I'm not sure I see why atomic_increment would go wrong. Here's a rough implementation that I believe is implemented the "same way" as atomic_min, above:

int atomic_increment(int* addr, int x) {
  int old, new;
  do {
    old = *addr;
    new = old + x;
  } while (atomicCAS(addr, old, new) != old);
  return old;
}

I don't see any issues present in this implementation, assuming a correct atomicCAS and ignoring the issue of starvation which is theoretically present in atomic_min as well. Can someone help me understand?

rofer

I'm also not sure why we can't implement atomic_increment as Olorin has done.

However, while thinking about it I came up with what I believe would be a slightly faster atomic_min:

int atomic_min(int* addr, int x) {
  int old, new;
  do {
    old = *addr;
    new = min(old, x);
  } while (new != old && (old = atomicCAS(addr, old, new)) > new);
  return old;
}

This avoids any atomic operation if we know we won't change the value at addr.

arjunh

@Olorin, @rofer. I think we may have given the wrong impression here; your implementations will both do the right thing.

However, a better question might be this:

If compare-and-swap(addr, old, new) returns old, does that imply that no thread has modified the value at address addr, before we made the call to compare-and-swap?

For atomic-increment, this nuance won't cause a correctness issue. However, there may be other operations where this subtlety could have severe consequences.

ericwang

@arjunh, I understand your point that this implementation cannot avoid other modifications between the time of read and the time of set.

But could you please enlighten me about the severe consequences you mentioned? Is it a performance issue? Or there would be correctness issues if we apply this method in some other functions?

arjunh

@ericwang: It's not really the method that could be faulty, but rather the approach. For atomic increment, this approach (use compare-and-swap to check if anything has changed to the value at the designated address) works fine.

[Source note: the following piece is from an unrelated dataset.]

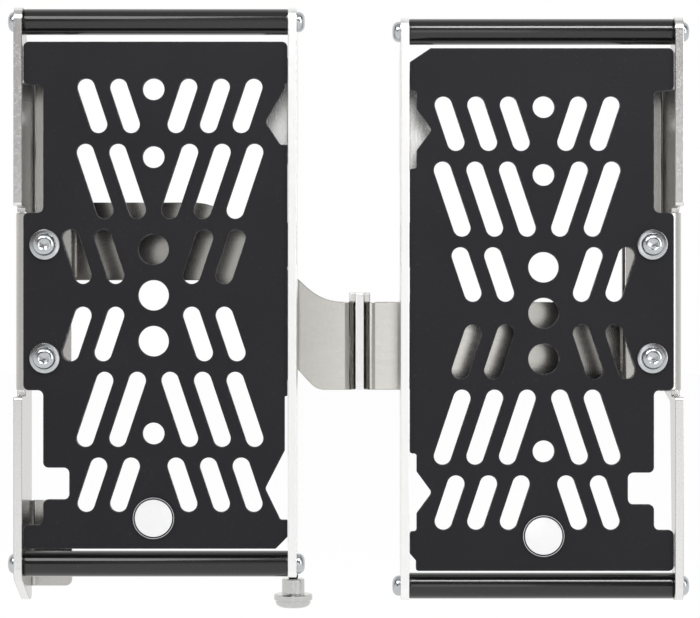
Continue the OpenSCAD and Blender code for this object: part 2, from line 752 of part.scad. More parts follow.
module strap_nut(side, end) {
    color("gainsboro") guard_place(side)
        translate([outer_face + strap_bolt_in, cage_depth - plate_t - nut_h, strap_bolt_z(side, end)])
            rotate([-90, 0, 0]) nut(bolt_d);
}

// Height of the joint bolts, and the depth at which a strap's turned end starts
function joint_z(end) = joint_mid_z + end * joint_pitch / 2;
turned_y = cage_depth + strap_fold_out_r - reach;

// The strap's turned end against the middle plate, drawn on the left of the middle
module turned_end() {
    fold_x = -middle_t / 2 - strap_fold_out_r;
    fold([fold_x, turned_y], strap_fold_r, strap_t, 270, -strap_bottom_drop, strap_top_z);
    sideways(-middle_t / 2 - strap_t, strap_t) polygon(rounded([
        [turned_y, -strap_bottom_drop, 0], [turned_y + turned_end_l, -strap_bottom_drop, edge_r],
        [turned_y + turned_end_l, strap_top_z + ear_rise, edge_r],
        [turned_y, strap_top_z + ear_rise, edge_r / 3]
    ]));
}

// Outline of a strap's flat run, from its outer end to the fold by the middle
function strap_end_x(side) = pick(side, left_axis_x, right_axis_x) - outer_face - fold_r - side_gap;
function left_strap_corners() =
    let (
        x_out = -strap_end_x(LEFT),
        x_in = -middle_t / 2 - strap_fold_out_r
    )
    [[x_out, left_strap_z, edge_r], [-slope_start_x, left_strap_z, sweep_r],
     [-slope_end_x, strap_top_z, sweep_r], [x_in, strap_top_z, 0],
     [x_in, -strap_bottom_drop, 0], [-slope_foot_x, -strap_bottom_drop, sweep_r / 3],
     [-slope_start_x, left_strap_z - left_strap_h, sweep_r / 3], [x_out, left_strap_z - left_strap_h, edge_r]];
function right_strap_corners() =
    let (
        x_out = -strap_end_x(RIGHT),
        x_in = -middle_t / 2 - strap_fold_out_r
    )
    [[x_out, strap_top_z, edge_r], [x_in, strap_top_z, 0],
     [x_in, -strap_bottom_drop, 0], [x_out, -strap_bottom_drop, edge_r]];

module strap(side) {
    bolt_x = -pick(side, left_axis_x, right_axis_x) + outer_face + strap_bolt_in;
    color("silver") mirror([side, 0, 0]) difference() {
        union() {
            upright(cage_depth - reach, strap_t)
                polygon(rounded(side == LEFT ? left_strap_corners() : right_strap_corners()));
            turned_end();
        }
        for (end = [UPPER, LOWER]) {
            hole_y(bolt_x, strap_bolt_z(side, end), bolt_d + bolt_play,
                   cage_depth - reach, cage_depth - reach + strap_t);
            hole_x(joint_y - reach, joint_z(end), bolt_d + bolt_play, -middle_t / 2 - strap_t, -middle_t / 2);
        }
    }
}

module middle_plate() {
    front = cage_depth - reach;
    color("silver") difference() {
        sideways(-middle_t / 2, middle_t) polygon(rounded([
            [front, -strap_bottom_drop, edge_r], [turned_y + turned_end_l, -strap_bottom_drop, edge_r],
            [frame_boss_r, -frame_boss_r, frame_boss_r], [frame_boss_r, frame_boss_r, frame_boss_r],
            [turned_y + turned_end_l, strap_top_z + ear_rise, edge_r],
            [front, strap_top_z + ear_rise, edge_r / 3]
        ]));
        hole_x(0, 0, frame_hole_d, -middle_t / 2, middle_t / 2);
        for (end = [UPPER, LOWER]) {
            hole_x(joint_y - reach, joint_z(end), bolt_d + bolt_play, -middle_t / 2, middle_t / 2);
        }
    }
}

module joint_screw(end) {
    grip = middle_t + 2 * strap_t + nut_h + bolt_end;
    color("lightgray") translate([-middle_t / 2 - strap_t, joint_y - reach, joint_z(end)])
        rotate([0, -90, 0]) button_screw(bolt_d, grip, bolt_head_d, bolt_head_h);
}

module joint_nut(end) {
    color("gainsboro") translate([middle_t / 2 + strap_t, joint_y - reach, joint_z(end)])
        rotate([0, 90, 0]) nut(bolt_d);
}

// The foot's parts stand on the foot's axis, each at its own height under the side plate
module foot_place(drop) {
    guard_place(LEFT) translate([foot_x, foot_depth, foot_top_z - drop]) children();
}

module foot_ring() {
    color("black") foot_place(ring_h) difference() {
        cylinder(d = ring_d, h = ring_h);
        translate([0, 0, -overrun]) cylinder(d = foot_screw_d + thread_play, h = ring_h + 2 * overrun);
    }
}

module foot_collar() {
    color("silver") foot_place(ring_h + foot_h + foot_rim_t) difference() {
        union() {
            cylinder(d = foot_rim_d, h = foot_rim_t);
            translate([0, 0, foot_rim_t]) cylinder(d = foot_d, h = foot_h);
        }
        translate([0, 0, -overrun])
            cylinder(d = foot_screw_d + bolt_play, h = foot_h + foot_rim_t + 2 * overrun);
    }
}

module foot_screw() {
    stack = ring_h + foot_h + foot_rim_t;
    color("lightgray") foot_place(stack) rotate([half_turn, 0, 0])
        button_screw(foot_screw_d, stack + foot_screw_grip, foot_head_d, foot_head_h);
}

module badge(side) {
    r = badge_d / 2;
    color("white") guard_place(side) translate([0, 0, pattern_z(side) - badge_drop]) rotate([90, 0, 0])
        rotate_extrude() polygon([
            [0, 0], [r, 0], [r, badge_t + badge_rim_h], [r - badge_rim_w, badge_t + badge_rim_h],
            [r - badge_rim_w, badge_t], [0, badge_t]
        ]);
}

module left_grille() { grille(LEFT); }
module left_outer_plate() { outer_plate(LEFT); }
module left_inner_plate() { inner_plate(LEFT); }
module left_top_tube() { cross_tube(LEFT, top_z(LEFT)); }
module left_bottom_tube() { cross_tube(LEFT, bottom_z(LEFT)); }
module left_top_outer_screw() { tube_screw(LEFT, top_z(LEFT), OUTER); }
module left_top_inner_screw() { tube_screw(LEFT, top_z(LEFT), INNER); }
module left_bottom_outer_screw() { tube_screw(LEFT, bottom_z(LEFT), OUTER); }
module left_bottom_inner_screw() { tube_screw(LEFT, bottom_z(LEFT), INNER); }
module left_upper_grille_screw() { grille_screw(LEFT, UPPER); }
module left_lower_grille_screw() { grille_screw(LEFT, LOWER); }
module left_upper_grille_nut() { grille_nut(LEFT, UPPER); }
module left_lower_grille_nut() { grille_nut(LEFT, LOWER); }
module left_strap() { strap(LEFT); }
module left_upper_strap_screw() { strap_screw(LEFT, UPPER); }
module left_lower_strap_screw() { strap_screw(LEFT, LOWER); }
module left_upper_strap_nut() { strap_nut(LEFT, UPPER); }
module left_lower_strap_nut() { strap_nut(LEFT, LOWER); }
module left_badge() { badge(LEFT); }
module right_grille() { grille(RIGHT); }
module right_outer_plate() { outer_plate(RIGHT); }
module right_inner_plate() { inner_plate(RIGHT); }
module right_top_tube() { cross_tube(RIGHT, top_z(RIGHT)); }
module right_bottom_tube() { cross_tube(RIGHT, bottom_z(RIGHT)); }
module right_top_outer_screw() { tube_screw(RIGHT, top_z(RIGHT), OUTER); }
module right_top_inner_screw() { tube_screw(RIGHT, top_z(RIGHT), INNER); }
module right_bottom_outer_screw() { tube_screw(RIGHT, bottom_z(RIGHT), OUTER); }
module right_bottom_inner_screw() { tube_screw(RIGHT, bottom_z(RIGHT), INNER); }
module right_upper_grille_screw() { grille_screw(RIGHT, UPPER); }
module right_lower_grille_screw() { grille_screw(RIGHT, LOWER); }
module right_upper_grille_nut() { grille_nut(RIGHT, UPPER); }
module right_lower_grille_nut() { grille_nut(RIGHT, LOWER); }
module right_strap() { strap(RIGHT); }
module right_upper_strap_screw() { strap_screw(RIGHT, UPPER); }
module right_lower_strap_screw() { strap_screw(RIGHT, LOWER); }
module right_upper_strap_nut() { strap_nut(RIGHT, UPPER); }
module right_lower_strap_nut() { strap_nut(RIGHT, LOWER); }
module right_badge() { badge(RIGHT); }
module upper_joint_screw() { joint_screw(UPPER); }
module lower_joint_screw() { joint_screw(LOWER); }
module upper_joint_nut() { joint_nut(UPPER); }
module lower_joint_nut() { joint_nut(LOWER); }

left_grille();
left_outer_plate();
left_inner_plate();
left_top_tube();
left_bottom_tube();
left_top_outer_screw();
left_top_inner_screw();
left_bottom_outer_screw();
left_bottom_inner_screw();
left_upper_grille_screw();
left_lower_grille_screw();
left_upper_grille_nut();
left_lower_grille_nut();
left_strap();
left_upper_strap_screw();
left_lower_strap_screw();
left_upper_strap_nut();
left_lower_strap_nut();
left_badge();
foot_ring();
foot_collar();
foot_screw();
right_grille();
right_outer_plate();
right_inner_plate();
right_top_tube();
right_bottom_tube();
right_top_outer_screw();
right_top_inner_screw();
right_bottom_outer_screw();
right_bottom_inner_screw();
right_upper_grille_screw();
right_lower_grille_screw();
right_upper_grille_nut();
right_lower_grille_nut();
right_strap();
right_upper_strap_screw();
right_lower_strap_screw();
right_upper_strap_nut();
right_lower_strap_nut();
right_badge();
middle_plate();
upper_joint_screw();
lower_joint_screw();
upper_joint_nut();
lower_joint_nut();
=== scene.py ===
import bmesh
import bpy
import numpy as np
from bpy.props import FloatProperty, FloatVectorProperty, IntProperty, PointerProperty
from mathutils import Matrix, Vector


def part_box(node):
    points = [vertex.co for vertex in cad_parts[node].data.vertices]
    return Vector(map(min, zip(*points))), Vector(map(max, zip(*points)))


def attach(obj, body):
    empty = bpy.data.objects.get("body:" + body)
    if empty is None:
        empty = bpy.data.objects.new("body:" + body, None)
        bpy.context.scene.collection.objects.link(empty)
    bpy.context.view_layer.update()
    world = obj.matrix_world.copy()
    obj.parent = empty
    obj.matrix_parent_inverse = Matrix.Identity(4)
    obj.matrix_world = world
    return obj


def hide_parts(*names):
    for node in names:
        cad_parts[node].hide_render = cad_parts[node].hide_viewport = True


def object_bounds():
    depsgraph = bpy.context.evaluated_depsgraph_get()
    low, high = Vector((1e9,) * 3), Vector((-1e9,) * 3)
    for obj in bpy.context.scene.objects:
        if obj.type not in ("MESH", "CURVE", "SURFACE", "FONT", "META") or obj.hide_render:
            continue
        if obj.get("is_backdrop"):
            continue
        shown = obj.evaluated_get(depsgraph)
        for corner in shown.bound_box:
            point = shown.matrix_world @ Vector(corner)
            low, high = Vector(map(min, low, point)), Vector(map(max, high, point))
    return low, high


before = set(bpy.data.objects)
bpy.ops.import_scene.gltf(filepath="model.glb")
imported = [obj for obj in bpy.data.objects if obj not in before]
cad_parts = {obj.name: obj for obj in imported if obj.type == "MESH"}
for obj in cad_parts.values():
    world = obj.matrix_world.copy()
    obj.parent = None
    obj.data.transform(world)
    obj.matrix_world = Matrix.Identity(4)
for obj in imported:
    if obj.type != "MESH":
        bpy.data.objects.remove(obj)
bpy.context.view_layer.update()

bl_info = {
    "name": "Radiator Guard",
    "version": (1, 0, 0),
    "blender": (4, 5, 0),
    "location": "View3D > Sidebar > Guard",
    "description": "Dresses a motorcycle radiator guard: coated grilles, bent side plates, tubes, straps and screws",
    "category": "Object",
}

MM = 0.001
SIDES = ("left", "right")

# Thickness of the side plates and the middle plate, and of the grilles and straps
PLATE_T, SHEET_T = 4.0 * MM, 3.0 * MM
# Radii of the bores in the tubes, the nuts, the foot's ring and the foot's collar
TUBE_BORE, NUT_BORE, RING_BORE, COLLAR_BORE = 2.55 * MM, 3.05 * MM, 1.3 * MM, 1.5 * MM
# The foot's collar: radius of its barrel and thickness of its rim
BARREL_R, RIM_T = 5.3 * MM, 3.0 * MM
# Degrees: a sheet's edge that is rounded, triangles that are one flat face, and an edge that stays sharp in shading
ROUNDED_TURN, FLAT_TURN, SHEET_SHARP, TURNED_SHARP = 40.0, 0.5, 20.0, 30.0
# How far apart two points of one corner may be: in a CAD node's mesh, and in a new one
NODE_MERGE, MESH_MERGE = 1e-6, 1e-7
# How far a cut face's width may be off the sheet's thickness, and how little of its normal may lie across it
CUT_SLACK, CUT_LEAN = 0.2 * MM, 0.3

# The camera: lens in millimetres, distance from the grilles' faces, and its place across and up
LENS, CAMERA_DISTANCE, CAMERA_X, CAMERA_Z = 134.2, 1.2, -0.00465, 0.0171
SENSOR = 36.0
# How far the floor is under the guard, half its width, and how bright it is to the camera
FLOOR_DROP, FLOOR_HALF_W, FLOOR_GLOW, FLOOR_GLOW_SHARE = 0.09, 8.0, 1.08, 0.87
# Each lamp: name, place, width and height, watts, and the point that it is turned to
GUARD_MIDDLE = (0.0, -0.05, 0.02)
LAMPS = (
    ("Key", (-0.55, -1.15, 0.95), (0.9, 0.6), 8.4, GUARD_MIDDLE),
    ("Fill", (0.85, -0.9, 0.35), (0.6, 0.9), 3.6, GUARD_MIDDLE),
    ("Strip", (0.21, -0.72, 0.66), (0.34, 0.2), 3.0, (0.21, -0.05, 0.02)),
    ("Panel", (0.09, -2.2, 0.06), (0.28, 0.9), 0.85, GUARD_MIDDLE),
)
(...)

However, suppose you're trying to implement a data-structure that uses compare-and-swap to check if another thread has modified the data-structure before the currently running thread had a chance to execute the update (say, a stack). You may use a compare-and-swap to see if another thread has modified the top element of the stack when performing a pop. As we'll soon find out, our simple compare-and-swap won't work so well anymore.

If you're interested, you may want to take a look at the ABA problem, just to get a taste of what we'll look at in the next lecture.

BryceToTheCore

I dashed home tonight excited to post on this slide, because I did not believe the claim of incremental not working. I then saw that others have already posted good counter examples. I then looked up the ABA problem on wikipedia: https://en.wikipedia.org/wiki/ABA_problem.

I read it and was wondering what the problem was and then realized that much of my lock free data structure thinking had been done assuming the presence of a garbage collector. It think it is much easier to code lock-free data structures with an automatic garbage collector, because then if a thread accesses stale nodes, we can mark them as stale and it will not affect the guarantees of a carefully thought out program.

I am still a believer in the presence of simple compare and swap based stacks and queues in the presence of automatic garbage collection. I have not yet thought out implementations involving manual memory management yet.

rbcarlso

The ABA problem is very interesting, and exposes an assumption that we may have been making about this kind of implementation for atomic increment. The implementation here checks to see if the value is the same as it was before, NOT if the value hasn't been changed. Strictly speaking, another process could change the thing a million times as long as it gets back to the original value before the CAS is performed and the swap will still take place. In this case the atomic increment is not actually atomic. In a truly atomic operation, the value will not change at all between the read and the write. In this implementation, the value of the integer will be the same as it would be if the operation were atomic, but the other assumptions that atomicity allows us to make cannot be made here.

The potential side-effects in this course are really starting to add up. Is anyone else starting to miss functional programming?

BryceToTheCore

@rbcarlso

I am not missing functional programming at all. The use of persistent data structures with data that is read only would alleviate our parallelism woes, but would prohibit the applications where lock free data structures are used. The use of purely functional data structures would lead every thread to be operating on structures with initial pointers that are only accessible to the local scope of each thread.

S = A -> B -> C

Thread 1 calls: Pop(S) gets S1 = B -> C

Thread 2 calls: Push(S, D) gets S2 = D -> A -> B -> C

Thread 1 and 2 do not actually have pointers to the same initial structure now and cannot inform other threads about their own updates due to the lack of mutations.

These persistent structures have wonderful uses, but are not to be used in the applications where lock free and atomic structures should be used. They are different use cases.

skywalker

in atomicCAS - shouldn't we be returning *addr? otherwise it always returns the value read at the address regardless of if we swap it or not.

lament

@BryceToTheCore Interesting post, if it is true (which I say not to imply you are wrong, but to indicate that I lack sufficient background knowledge to fully judge its content).

Corian

I think I'm misunderstanding something. In atomic_min, why do we check if the value returned from atomicCAS is not old before trying it again? Doesn't atomicCAS return old if it fails so we want to try again while it's still old?